══ SUPPLIED MATERIAL ══
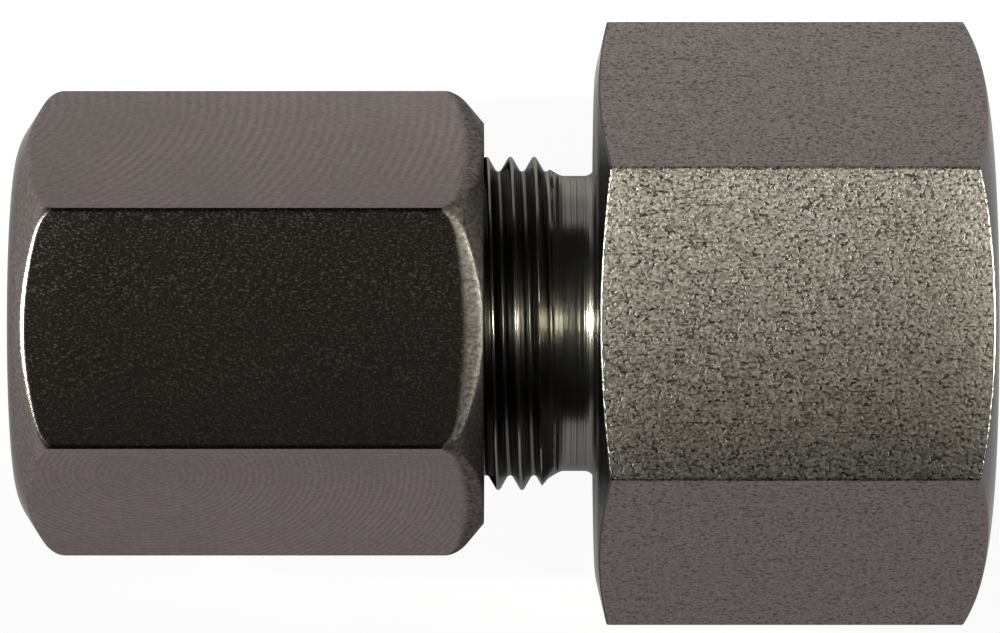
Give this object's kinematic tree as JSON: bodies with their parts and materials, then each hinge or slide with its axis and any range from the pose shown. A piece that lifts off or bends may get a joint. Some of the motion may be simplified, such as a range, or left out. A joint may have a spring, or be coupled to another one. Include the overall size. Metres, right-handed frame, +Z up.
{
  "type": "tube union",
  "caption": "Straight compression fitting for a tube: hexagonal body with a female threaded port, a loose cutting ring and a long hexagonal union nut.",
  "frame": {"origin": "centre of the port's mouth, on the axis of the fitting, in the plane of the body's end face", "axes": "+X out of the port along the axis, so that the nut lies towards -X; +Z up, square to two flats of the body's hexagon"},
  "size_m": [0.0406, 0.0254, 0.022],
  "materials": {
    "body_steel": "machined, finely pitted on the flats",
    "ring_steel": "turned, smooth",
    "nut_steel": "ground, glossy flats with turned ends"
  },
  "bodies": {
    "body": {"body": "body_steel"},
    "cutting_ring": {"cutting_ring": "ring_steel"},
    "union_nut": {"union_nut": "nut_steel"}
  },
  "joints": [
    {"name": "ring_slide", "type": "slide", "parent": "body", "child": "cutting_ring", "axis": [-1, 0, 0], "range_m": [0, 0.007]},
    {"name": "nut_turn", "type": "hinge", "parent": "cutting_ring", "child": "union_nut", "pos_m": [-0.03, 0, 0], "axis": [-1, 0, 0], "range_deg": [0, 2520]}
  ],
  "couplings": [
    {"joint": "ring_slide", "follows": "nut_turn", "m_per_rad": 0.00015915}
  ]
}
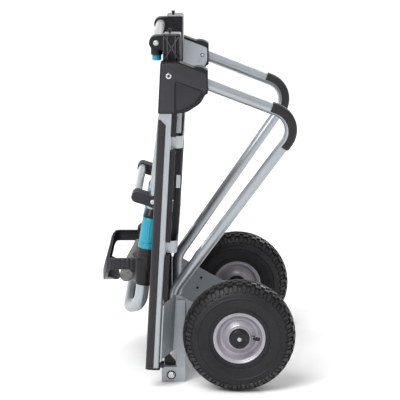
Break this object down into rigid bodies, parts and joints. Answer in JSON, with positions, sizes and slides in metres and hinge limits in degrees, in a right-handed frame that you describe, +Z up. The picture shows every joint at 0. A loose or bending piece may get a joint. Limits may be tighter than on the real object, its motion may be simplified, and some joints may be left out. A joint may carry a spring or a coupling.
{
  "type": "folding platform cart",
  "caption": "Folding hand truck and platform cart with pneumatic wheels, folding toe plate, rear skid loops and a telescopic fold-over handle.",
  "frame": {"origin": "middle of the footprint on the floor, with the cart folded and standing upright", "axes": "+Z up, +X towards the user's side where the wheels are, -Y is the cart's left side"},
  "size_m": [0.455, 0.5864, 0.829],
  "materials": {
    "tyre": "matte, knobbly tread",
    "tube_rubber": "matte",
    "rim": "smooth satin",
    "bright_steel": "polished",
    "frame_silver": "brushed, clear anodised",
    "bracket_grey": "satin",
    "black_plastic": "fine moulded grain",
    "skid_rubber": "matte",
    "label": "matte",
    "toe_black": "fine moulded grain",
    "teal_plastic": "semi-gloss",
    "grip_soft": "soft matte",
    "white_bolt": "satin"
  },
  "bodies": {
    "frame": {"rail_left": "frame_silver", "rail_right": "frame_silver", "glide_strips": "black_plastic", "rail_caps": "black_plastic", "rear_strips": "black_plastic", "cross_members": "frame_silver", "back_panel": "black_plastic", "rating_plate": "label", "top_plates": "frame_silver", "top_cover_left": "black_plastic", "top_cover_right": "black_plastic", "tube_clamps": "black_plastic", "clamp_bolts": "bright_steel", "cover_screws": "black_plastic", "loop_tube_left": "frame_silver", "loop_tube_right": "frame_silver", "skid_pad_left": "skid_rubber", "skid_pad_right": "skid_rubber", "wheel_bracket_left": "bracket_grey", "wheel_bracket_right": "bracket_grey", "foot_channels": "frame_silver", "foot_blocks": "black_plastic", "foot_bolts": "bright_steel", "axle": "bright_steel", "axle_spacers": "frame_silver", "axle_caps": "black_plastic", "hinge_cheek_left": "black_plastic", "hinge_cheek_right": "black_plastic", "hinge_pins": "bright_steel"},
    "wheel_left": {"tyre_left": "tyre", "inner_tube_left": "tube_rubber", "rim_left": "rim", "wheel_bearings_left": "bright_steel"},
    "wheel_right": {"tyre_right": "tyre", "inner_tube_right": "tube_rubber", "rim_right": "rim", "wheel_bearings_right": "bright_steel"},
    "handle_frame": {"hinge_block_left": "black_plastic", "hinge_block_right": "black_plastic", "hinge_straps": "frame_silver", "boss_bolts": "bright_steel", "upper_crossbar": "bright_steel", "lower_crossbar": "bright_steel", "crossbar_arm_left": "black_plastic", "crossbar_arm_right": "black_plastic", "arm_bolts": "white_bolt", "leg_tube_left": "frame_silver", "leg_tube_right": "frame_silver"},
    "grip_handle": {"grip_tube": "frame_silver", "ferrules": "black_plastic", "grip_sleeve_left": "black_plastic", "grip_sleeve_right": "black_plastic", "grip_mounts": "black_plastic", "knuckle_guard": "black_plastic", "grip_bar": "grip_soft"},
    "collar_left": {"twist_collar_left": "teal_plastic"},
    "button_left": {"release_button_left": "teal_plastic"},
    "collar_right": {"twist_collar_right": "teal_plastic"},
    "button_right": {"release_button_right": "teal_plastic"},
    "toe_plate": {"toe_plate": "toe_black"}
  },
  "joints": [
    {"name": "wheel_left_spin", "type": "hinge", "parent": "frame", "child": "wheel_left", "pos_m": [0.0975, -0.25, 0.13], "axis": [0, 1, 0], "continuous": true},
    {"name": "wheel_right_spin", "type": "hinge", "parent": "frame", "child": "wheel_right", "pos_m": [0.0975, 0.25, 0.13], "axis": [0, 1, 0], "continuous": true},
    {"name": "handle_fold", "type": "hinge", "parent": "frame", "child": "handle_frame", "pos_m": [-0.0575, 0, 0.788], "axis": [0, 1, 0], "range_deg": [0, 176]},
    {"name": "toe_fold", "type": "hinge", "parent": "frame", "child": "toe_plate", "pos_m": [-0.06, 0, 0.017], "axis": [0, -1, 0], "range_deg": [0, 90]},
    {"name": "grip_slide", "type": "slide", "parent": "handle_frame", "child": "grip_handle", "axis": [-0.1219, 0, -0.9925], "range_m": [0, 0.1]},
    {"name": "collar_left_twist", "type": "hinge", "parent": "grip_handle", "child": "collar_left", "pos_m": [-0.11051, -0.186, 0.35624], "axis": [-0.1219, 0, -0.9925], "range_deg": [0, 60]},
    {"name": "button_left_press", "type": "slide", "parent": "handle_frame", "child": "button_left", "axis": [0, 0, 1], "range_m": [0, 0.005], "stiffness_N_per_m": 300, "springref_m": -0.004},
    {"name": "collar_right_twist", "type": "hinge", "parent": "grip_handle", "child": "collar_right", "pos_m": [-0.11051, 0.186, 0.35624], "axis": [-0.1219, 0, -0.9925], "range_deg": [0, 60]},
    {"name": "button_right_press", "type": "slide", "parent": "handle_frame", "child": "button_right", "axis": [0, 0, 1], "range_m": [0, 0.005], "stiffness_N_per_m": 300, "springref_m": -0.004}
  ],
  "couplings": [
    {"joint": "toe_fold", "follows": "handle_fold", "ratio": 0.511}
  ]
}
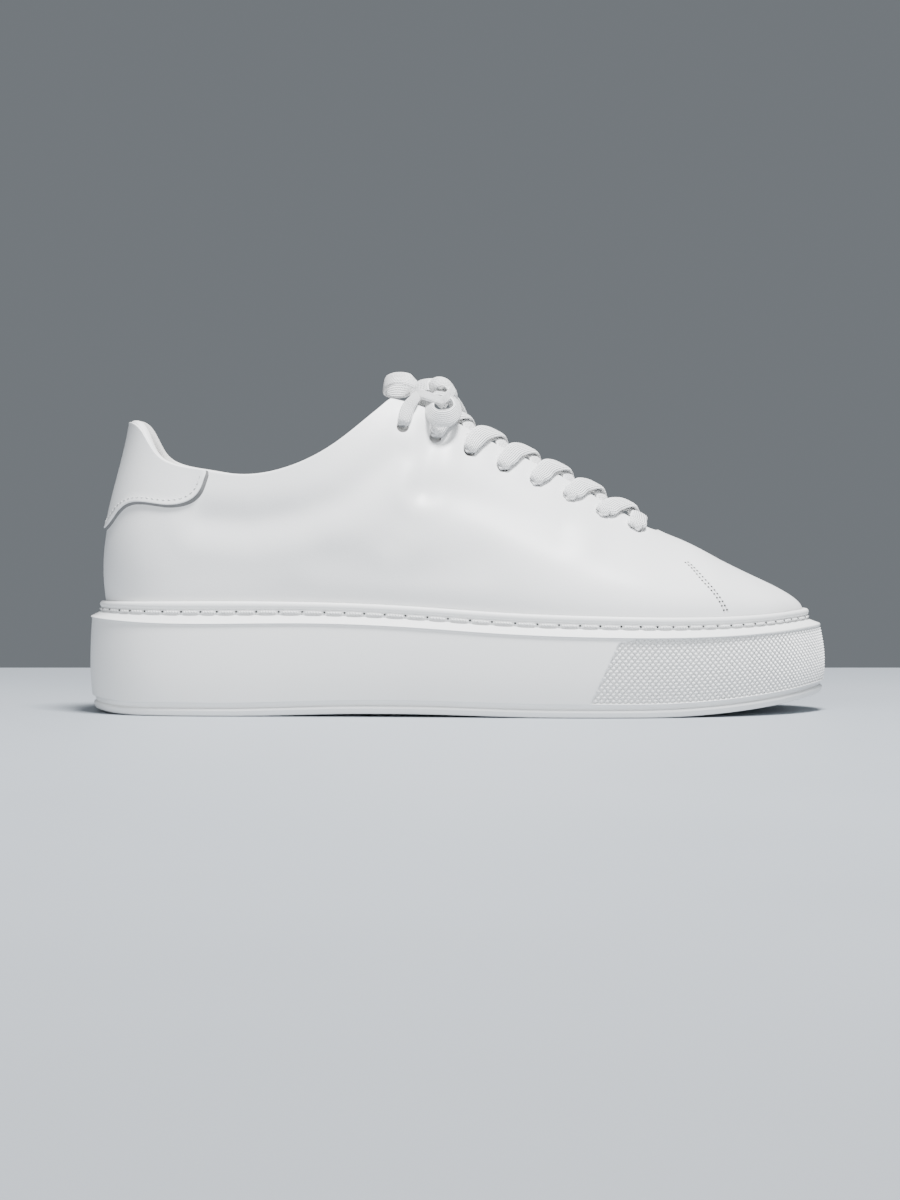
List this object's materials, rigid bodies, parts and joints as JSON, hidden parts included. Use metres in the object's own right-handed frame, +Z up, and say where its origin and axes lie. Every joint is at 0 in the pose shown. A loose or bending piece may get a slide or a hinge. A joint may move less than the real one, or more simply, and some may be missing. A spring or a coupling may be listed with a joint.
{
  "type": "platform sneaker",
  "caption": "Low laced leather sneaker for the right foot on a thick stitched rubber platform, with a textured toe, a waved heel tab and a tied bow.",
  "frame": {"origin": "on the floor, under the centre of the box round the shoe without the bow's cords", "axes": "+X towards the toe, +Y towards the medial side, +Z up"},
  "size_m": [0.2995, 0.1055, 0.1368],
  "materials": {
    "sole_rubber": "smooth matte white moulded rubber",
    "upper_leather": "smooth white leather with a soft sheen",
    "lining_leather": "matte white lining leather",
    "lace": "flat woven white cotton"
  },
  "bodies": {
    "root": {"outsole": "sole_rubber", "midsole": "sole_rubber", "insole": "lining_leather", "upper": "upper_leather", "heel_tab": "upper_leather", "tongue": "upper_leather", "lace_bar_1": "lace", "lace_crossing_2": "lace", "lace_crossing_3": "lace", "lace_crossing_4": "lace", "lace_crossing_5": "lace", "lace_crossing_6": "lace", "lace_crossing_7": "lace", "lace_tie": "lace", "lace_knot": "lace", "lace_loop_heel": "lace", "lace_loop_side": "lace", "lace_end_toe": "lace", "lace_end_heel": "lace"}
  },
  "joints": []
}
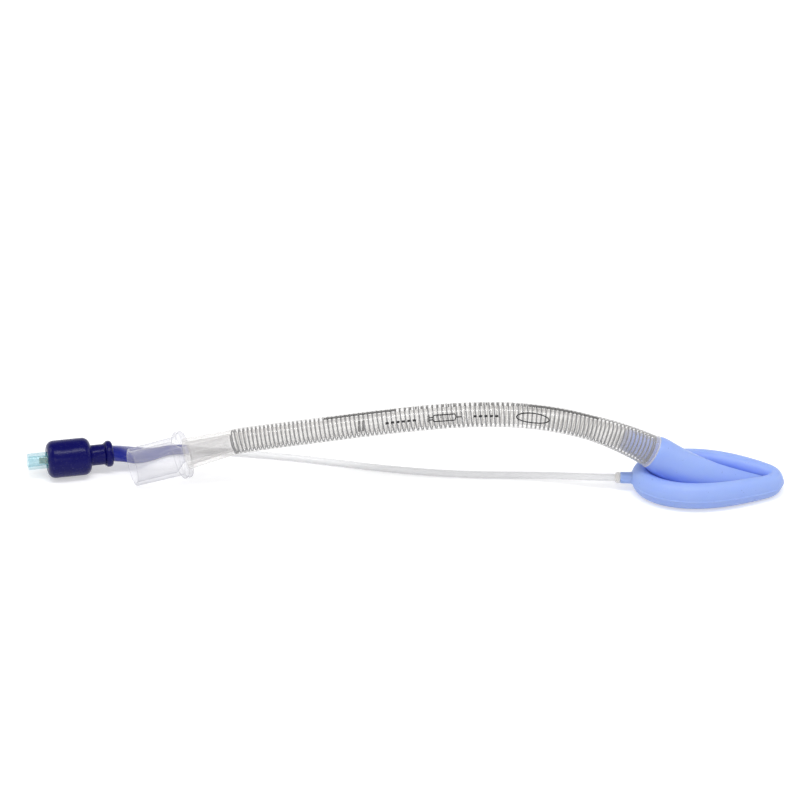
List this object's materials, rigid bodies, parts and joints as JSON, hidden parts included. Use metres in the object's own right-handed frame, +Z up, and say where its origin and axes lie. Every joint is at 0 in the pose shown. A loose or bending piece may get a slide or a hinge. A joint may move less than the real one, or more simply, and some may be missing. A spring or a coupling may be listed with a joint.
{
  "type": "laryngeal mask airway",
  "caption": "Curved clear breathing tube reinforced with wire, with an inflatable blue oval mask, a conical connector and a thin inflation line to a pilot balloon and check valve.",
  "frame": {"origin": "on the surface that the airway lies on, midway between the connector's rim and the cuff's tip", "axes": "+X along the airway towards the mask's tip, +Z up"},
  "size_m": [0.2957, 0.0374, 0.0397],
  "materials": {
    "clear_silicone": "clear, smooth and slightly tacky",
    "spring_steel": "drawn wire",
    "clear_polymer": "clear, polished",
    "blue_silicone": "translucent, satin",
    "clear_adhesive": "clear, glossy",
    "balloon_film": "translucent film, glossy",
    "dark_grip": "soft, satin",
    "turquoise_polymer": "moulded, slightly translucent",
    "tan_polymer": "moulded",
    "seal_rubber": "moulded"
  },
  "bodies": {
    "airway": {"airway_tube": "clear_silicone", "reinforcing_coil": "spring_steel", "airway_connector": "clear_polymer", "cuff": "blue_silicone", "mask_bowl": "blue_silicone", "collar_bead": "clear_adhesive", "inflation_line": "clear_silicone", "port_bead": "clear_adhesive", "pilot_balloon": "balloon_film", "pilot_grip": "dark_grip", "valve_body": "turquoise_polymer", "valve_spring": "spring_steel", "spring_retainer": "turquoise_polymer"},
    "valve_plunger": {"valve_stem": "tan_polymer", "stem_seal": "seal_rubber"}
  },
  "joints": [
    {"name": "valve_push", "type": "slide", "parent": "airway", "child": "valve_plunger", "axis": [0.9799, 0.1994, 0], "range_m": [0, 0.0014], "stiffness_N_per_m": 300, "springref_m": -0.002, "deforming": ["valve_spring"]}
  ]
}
═══
**WHAT TO PRODUCE**
Which lines contain "handed"? Copy each of them.

**EXERCISE SOLUTION**
Give this object's kinematic tree as JSON: bodies with their parts and materials, then each hinge or slide with its axis and any range from the pose shown. A piece that lifts off or bends may get a joint. Some of the motion may be simplified, such as a range, or left out. A joint may have a spring, or be coupled to another one. Include the overall size. Metres, right-handed frame, +Z up.
Break this object down into rigid bodies, parts and joints. Answer in JSON, with positions, sizes and slides in metres and hinge limits in degrees, in a right-handed frame that you describe, +Z up. The picture shows every joint at 0. A loose or bending piece may get a joint. Limits may be tighter than on the real object, its motion may be simplified, and some joints may be left out. A joint may carry a spring or a coupling.
List this object's materials, rigid bodies, parts and joints as JSON, hidden parts included. Use metres in the object's own right-handed frame, +Z up, and say where its origin and axes lie. Every joint is at 0 in the pose shown. A loose or bending piece may get a slide or a hinge. A joint may move less than the real one, or more simply, and some may be missing. A spring or a coupling may be listed with a joint.
List this object's materials, rigid bodies, parts and joints as JSON, hidden parts included. Use metres in the object's own right-handed frame, +Z up, and say where its origin and axes lie. Every joint is at 0 in the pose shown. A loose or bending piece may get a slide or a hinge. A joint may move less than the real one, or more simply, and some may be missing. A spring or a coupling may be listed with a joint.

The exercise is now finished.